Der Kampf zur Verteidigung der Arbeitsplätze und Löhne muss daher von Anfang an als internationaler Kampf vorbereitet und geführt werden.
In den USA und Kanada laufen Mitte September die Tarifverträge für 170.000 Autoarbeiter der „Big Three“ (Ford, General Motors und Stellantis) aus. Die Auseinandersetzung bei VW kommt mit einer der größten Tarifkämpfe seit Jahrzehnten in Amerika zusammen. Dazu kommt eine wachsende Streikbewegung in vielen europäischen Ländern. In der Türkei finden im Herbst Tarifverhandlungen für 150.000 Arbeiter in der Auto- und Metallindustrie statt. Arbeiter haben bereits angekündigt, dass sie die Lohnsenkungs-Verträge, die die Gewerkschaft in der Vergangenheit vereinbart hat, nicht länger hinnehmen werden.

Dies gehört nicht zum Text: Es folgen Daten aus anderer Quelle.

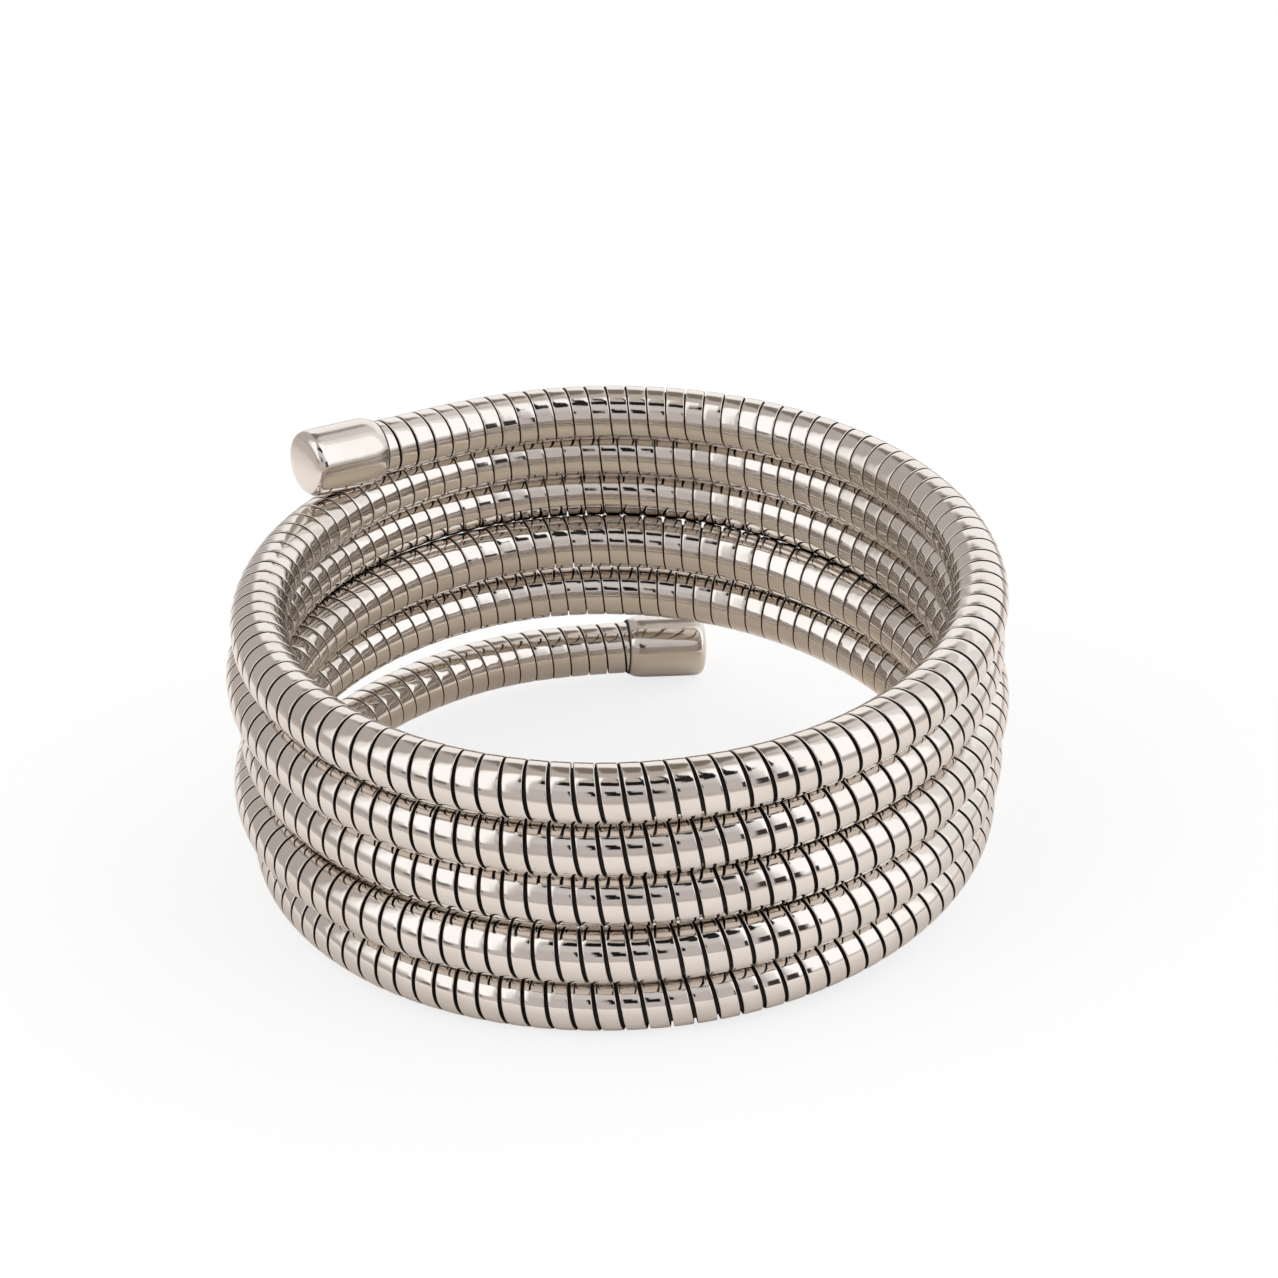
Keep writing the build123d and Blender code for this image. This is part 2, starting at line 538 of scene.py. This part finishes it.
# The end caps
# Each end of the tube is closed by a turned cup of the same plated metal, pressed on over the last windings.
# Its closed end is softly domed, and its mouth is drawn in to the tube.
cap_profile = [
    # in from the closed end, out from the axis, in mm
    (0.00, 0.0),
    (0.03, 1.0),
    (0.08, 1.7),
    (0.16, 2.25),
    (0.27, 2.60),
    (0.43, 2.84),
    (0.65, 2.99),
    (0.92, 3.06),
    (1.25, 3.10),
    (1.80, 3.10),
    (4.00, 3.10),
    (6.00, 3.10),
    (6.50, 3.09),
    (6.95, 3.03),
    (7.30, 2.93),
    (7.60, 2.80),
    (7.82, 2.69),
    (7.94, 2.62),
    (7.96, 2.585),
    (7.93, 2.557),
    (7.60, 2.552),
    (1.20, 2.55),
    (1.02, 2.40),
    (1.00, 1.20),
    (1.00, 0.0),
]
cap_steps_round = 48
cap_smoothing = 2
cap_polish = 0.10
cap_dullness = 0.20
# Painted shade: a dark ring round the cap's mouth, where the shadow gap to the tube falls
mouth_painted_shade_start = 7.45 * MM
mouth_painted_shade_reach = 0.40 * MM
mouth_painted_shade_most = 0.2


def cap_metal():
    """The same plating with a softer polish, its scratches counted in millimetres over the cap."""
    material, wear_and_shade = plated_metal("end_cap_metal")
    nodes, links = material.node_tree.nodes, material.node_tree.links
    wear_and_shade.inputs["Polish"].default_value = cap_polish
    wear_and_shade.inputs["Dullness"].default_value = cap_dullness
    read_attributes(material, wear_and_shade, ("depth", "Hollow"))
    place = nodes.new("ShaderNodeTexCoord")
    in_mm = nodes.new("ShaderNodeVectorMath")
    in_mm.operation = "SCALE"
    in_mm.inputs["Scale"].default_value = 1 / MM
    links.new(place.outputs["Object"], in_mm.inputs[0])
    over_cap = nodes.new("ShaderNodeSeparateXYZ")
    links.new(in_mm.outputs["Vector"], over_cap.inputs["Vector"])
    links.new(over_cap.outputs["X"], wear_and_shade.inputs["Along"])
    links.new(over_cap.outputs["Z"], wear_and_shade.inputs["Across"])
    return material


def end_cap(name, tip, outward):
    """A cup turned about the X axis, then set over the tube's tip."""
    cap = drawn_line([Vector((x * MM, 0, r * MM)) for x, r in cap_profile])
    cap.name = cap.data.name = name
    screw = cap.modifiers.new("turn", "SCREW")
    screw.axis = "X"
    screw.steps = screw.render_steps = cap_steps_round
    bpy.ops.object.modifier_apply(modifier="turn")
    bpy.ops.object.mode_set(mode="EDIT")
    bpy.ops.mesh.select_all(action="SELECT")
    bpy.ops.mesh.remove_doubles(threshold=merge_distance)
    bpy.ops.mesh.normals_make_consistent(inside=False)
    bpy.ops.object.mode_set(mode="OBJECT")
    smooth = cap.modifiers.new("smooth", "SUBSURF")
    smooth.levels = smooth.render_levels = cap_smoothing
    bpy.ops.object.modifier_apply(modifier="smooth")

    co = np.zeros(len(cap.data.vertices) * 3)
    cap.data.vertices.foreach_get("co", co)
    # The depth attribute carries the painted shade, rising towards the mouth
    from_closed_end = co[::3]
    mouth_painted_shade = mouth_painted_shade_most * np.clip((from_closed_end - mouth_painted_shade_start) / mouth_painted_shade_reach, 0, 1)
    depth = cap.data.attributes.new("depth", "FLOAT", "POINT")
    depth.data.foreach_set("value", mouth_painted_shade.astype(np.float32))

    cap.rotation_mode = "QUATERNION"
    cap.rotation_quaternion = (-outward).to_track_quat("X", "Z")
    cap.location = tip + outward * (cap_clearance + cap_end_wall)
    bpy.ops.object.transform_apply(location=True, rotation=True, scale=True)
    bpy.ops.object.shade_smooth()
    return cap


cap_material = cap_metal()
for name, node, tip, inner in (
    ("upper_cap_cup", "upper_end_cap", corners[0], corners[1]),
    ("lower_cap_cup", "lower_end_cap", corners[-1], corners[-2]),
):
    cap = end_cap(name, tip, (tip - inner).normalized())
    cap.data.materials.append(cap_material)
    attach(cap, "root")
    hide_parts(node)
    cap.select_set(False)

# The floor
# A sheet of matt white paper, lying flat and loose below the bracelet. The polished metal mirrors it darker
# and creamy below the coil, where its tone holds painted shade from the coil, paler round it and greyer
# farther off. Seen straight on, it is nearly white all over.
floor_size = 2.4
paper_roughness = 0.8
# Painted shade: the darker, warmer tone the metal mirrors from the paper below the coil
paper_shaded_below_coil = (0.76, 0.67, 0.56, 1)
PAPER_RINGS = [
    # distance from the middle where the tone starts and where it is full, in metres, and the tone
    (0.024, 0.036, (0.90, 0.86, 0.835, 1)),
    (0.11, 0.17, (0.52, 0.48, 0.46, 1)),
]
paper_seen = (0.9, 0.9, 0.9, 1)
paper_glow = (1, 1, 1, 1)
paper_glow_share = 0.78


def floor_paper():
    """Paper toned in rings for what mirrors it, with painted shade below the coil, and plain and glowing a
    little for the camera.
    """
    material = bpy.data.materials.new("floor_paper")
    material.use_nodes = True
    nodes, links = material.node_tree.nodes, material.node_tree.links
    shader = nodes["Principled BSDF"]
    shader.inputs["Roughness"].default_value = paper_roughness
    shader.inputs["Specular IOR Level"].default_value = 0.0
    place = nodes.new("ShaderNodeTexCoord")
    reach = nodes.new("ShaderNodeVectorMath")
    reach.operation = "LENGTH"
    links.new(place.outputs["Object"], reach.inputs[0])
    tone = paper_shaded_below_coil
    for start, full, ring_tone in PAPER_RINGS:
        ring = nodes.new("ShaderNodeMapRange")
        ring.inputs["From Min"].default_value = start
        ring.inputs["From Max"].default_value = full
        links.new(reach.outputs["Value"], ring.inputs["Value"])
        tone = mixed_color(nodes, links, ring.outputs["Result"], tone, ring_tone)
    to_camera = nodes.new("ShaderNodeLightPath").outputs["Is Camera Ray"]
    links.new(mixed_color(nodes, links, to_camera, tone, paper_seen), shader.inputs["Base Color"])
    glow = nodes.new("ShaderNodeEmission")
    glow.inputs["Color"].default_value = paper_glow
    share = nodes.new("ShaderNodeMath")
    share.operation = "MULTIPLY"
    share.inputs[1].default_value = paper_glow_share
    links.new(to_camera, share.inputs[0])
    mixed = nodes.new("ShaderNodeMixShader")
    links.new(share.outputs[0], mixed.inputs["Fac"])
    links.new(shader.outputs["BSDF"], mixed.inputs[1])
    links.new(glow.outputs["Emission"], mixed.inputs[2])
    links.new(mixed.outputs["Shader"], nodes["Material Output"].inputs["Surface"])
    return material


bpy.ops.mesh.primitive_plane_add(size=floor_size)
floor = bpy.context.object
floor.name = "floor"
floor.data.materials.append(floor_paper())

# The light
# The bracelet stands in a light tent, with a big soft light on each side and a boom, a lamp and two stands in
# front. The polished metal mirrors them all. Three large soft lights, which it doesn't mirror, fill the tent.
studio_wall = (0.56, 0.52, 0.50, 1)
STUDIO = [
    # azimuth from and to (from the front, to the right), height from and to, softness of its sides and of its
    # top and bottom, red, green, blue
    ("right_wall", 60, 200, -90, 90, 60, 10, 0.61, 0.585, 0.575),
    ("right_wall_top", 60, 200, 28, 90, 60, 16, 0.82, 0.79, 0.77),
    ("overhead", -200, 200, 66, 100, 10, 14, 0.62, 0.57, 0.53),
    ("back_paper", 120, 240, -90, 38, 20, 6, 1.16, 1.15, 1.14),
    ("back_paper_left", -240, -165, -90, 38, 10, 6, 1.16, 1.15, 1.14),
    ("back_gloom", 162, 240, 42, 72, 16, 10, 0.25, 0.215, 0.185),
    ("back_gloom_left", -240, -166, 42, 72, 16, 10, 0.25, 0.215, 0.185),
    ("front_wall", -50, 60, -90, 55, 6, 10, 0.65, 0.61, 0.60),
    ("front_wall_top", -50, 60, 34, 55, 6, 10, 0.74, 0.72, 0.71),
    ("left_light_edge", -94, -34, 13, 84, 12, 10, 1.06, 1.04, 1.02),
    ("left_light", -82, -38, 20, 80, 12, 8, 1.34, 1.36, 1.38),
    ("left_light_foot", -58, -38, 12, 24, 6, 4, 1.34, 1.36, 1.38),
    ("right_light_edge", 40, 120, 2, 82, 12, 8, 1.02, 1.01, 1.00),
    ("right_light", 47, 98, 6, 78, 8, 8, 1.35, 1.36, 1.38),
    ("boom", -27, 34, 56, 69, 3, 2, 0.01, 0.01, 0.01),
    ("boom_head", 28, 50, 54, 84, 4, 3, 0.02, 0.02, 0.02),
    ("boom_arm", 22, 44, 50, 64, 3, 2, 0.02, 0.02, 0.02),
    ("front_lamp", -6, 12, 18, 30, 3, 3, 0.01, 0.01, 0.01),
    ("front_lamp_top", -9, 2, 26, 35, 3, 3, 0.01, 0.01, 0.01),
    ("right_stand", 36, 50, -12, 18, 3, 3, 0.05, 0.047, 0.045),
    ("left_stand", -61, -46, 2, 9, 4, 3, 0.20, 0.19, 0.185),
]
FILLS = [
    # the light's middle in metres, the way it faces, its width and height in metres, its brightness
    ("left_fill", (-0.62, -0.3, 0.50), (1, 0, 0), 1.7, 0.92, 0.66),
    ("right_fill", (0.62, 0.05, 0.55), (-1, 0, 0), 1.6, 1.02, 0.50),
    ("overhead_fill", (0, 0.1, 1.6), (0, 0, -1), 2.2, 2.2, 0.38),
]


def studio_world():
    """The tent, drawn as soft-edged patches of the world round the bracelet, each over the ones before it."""
    world = bpy.data.worlds.new("studio")
    world.use_nodes = True
    nodes, links = world.node_tree.nodes, world.node_tree.links

    def math_node(operation, *values):
        node = nodes.new("ShaderNodeMath")
        node.operation = operation
        for socket, value in zip(node.inputs, values):
            if isinstance(value, (int, float)):
                socket.default_value = value
            else:
                links.new(value, socket)
        return node.outputs[0]

    def inside(value, start, end, softness):
        """One between start and end, falling softly to zero on both sides."""
        rise = nodes.new("ShaderNodeMapRange")
        fall = nodes.new("ShaderNodeMapRange")
        for node, edge, way in ((rise, start, 1), (fall, end, -1)):
            node.interpolation_type = "SMOOTHSTEP"
            node.inputs["From Min"].default_value = edge - way * softness / 2
            node.inputs["From Max"].default_value = edge + way * softness / 2
            links.new(value, node.inputs["Value"])
        return math_node("MULTIPLY", rise.outputs["Result"], fall.outputs["Result"])

    place = nodes.new("ShaderNodeTexCoord")
    parts = nodes.new("ShaderNodeSeparateXYZ")
    links.new(place.outputs["Generated"], parts.inputs["Vector"])
    x, y, z = parts.outputs["X"], parts.outputs["Y"], parts.outputs["Z"]
    azimuth = math_node("DEGREES", math_node("ARCTAN2", x, math_node("MULTIPLY", y, -1)))
    height = math_node("DEGREES", math_node("ARCSINE", z))
    color = studio_wall
    for name, start, end, low, high, side_softness, edge_softness, *tint in STUDIO:
        across = inside(azimuth, start, end, side_softness)
        upright = inside(height, low, high, edge_softness)
        color = mixed_color(nodes, links, math_node("MULTIPLY", across, upright), color, (*tint, 1))
        color.node.name = name
    links.new(color, nodes["Background"].inputs["Color"])
    # The metal meets the patches by mirroring them, so they aren't sought out as lights as well
    world.cycles.sampling_method = "NONE"
    return world


def soft_fill(name, place, facing, width, height, brightness):
    """A large soft light that brightens the bracelet and the paper, and that the metal doesn't mirror."""
    bpy.ops.object.light_add(type="AREA", location=place)
    light = bpy.context.object
    light.name = name
    light.rotation_euler = (-Vector(facing)).to_track_quat("Z", "Y").to_euler()
    light.data.shape = "RECTANGLE"
    light.data.size, light.data.size_y = width, height
    light.data.energy = brightness * math.pi * width * height
    light.visible_glossy = False


bpy.context.scene.world = studio_world()
bpy.context.scene.view_settings.view_transform = "Standard"
for fill in FILLS:
    soft_fill(*fill)

bpy.data.objects.remove(route)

Zweitens muss die Kontrolle der IG Metall und ihres Betriebsrats gebrochen werden, die als Teil der Konzernleitung eine regelrechte Diktatur über die Beschäftigten ausüben. Das erfordert den Aufbau eines unabhängigen Aktionskomitees, in dem sich alle VW-Arbeiterinnen und Arbeiter zusammenschließen, die ernsthaft kämpfen wollen. Das Aktionskomitee muss sich der Profitlogik widersetzen und die Bedürfnisse und Rechte der Beschäftigten höherstellen als die Rendite der Milliardäre und Investoren.
Solche Aktionskomitees haben sich bereits in mehreren Autowerken gebildet und zu einem Netzwerk zusammengeschlossen. Es ist Teil der Internationalen Arbeiterallianz der Aktionskomitees (International Workers Alliance of Rank-and-File Committees, IWA-RFC), die den wachsenden Widerstand weltweit koordiniert. Die Gründung eines Aktionskomitees bei VW wird entscheidend dazu beitragen, eine Achse des Widerstands zwischen Wolfsburg und Detroit aufzubauen und den Kampf gegen den Kahlschlag bei VW zum Bestandteil einer systematischen, internationalen Offensive in der Auto- und Zulieferindustrie zu machen.
Die Ankündigung des sogenannten „Performance-Programms“, das von Konzernleitung, Betriebsrat, IG Metall und SPD-Landesregierung gemeinsam ausgearbeitet wurde, ist eine gezielte Provokation. Arbeiter sollen eingeschüchtert und überrumpelt werden. Wenn es in der Auto-Stadt Wolfsburg möglich ist, einen derart umfassenden sozialen Kahlschlag durchzusetzen, wird dasselbe auch in allen anderen Auto- und Zulieferbetrieben sowie in anderen Industriebetrieben stattfinden.
Volkswagen ist der größte europäische Autohersteller. Mit rund 60.000 Beschäftigten ist das Wolfsburger-Stammwerk die größte Fabrik der Welt. In 122 Fabriken auf allen Kontinenten arbeiten 670.000 Arbeiterinnen und Arbeiter, allein Deutschland sind es 120.000. Weitere Hunderttausende sind in der Zulieferindustrie beschäftigt. Zählt man die Familienmitglieder hinzu, so ist das Schicksal mehrerer Millionen Menschen direkt von dem Konzern abhängig.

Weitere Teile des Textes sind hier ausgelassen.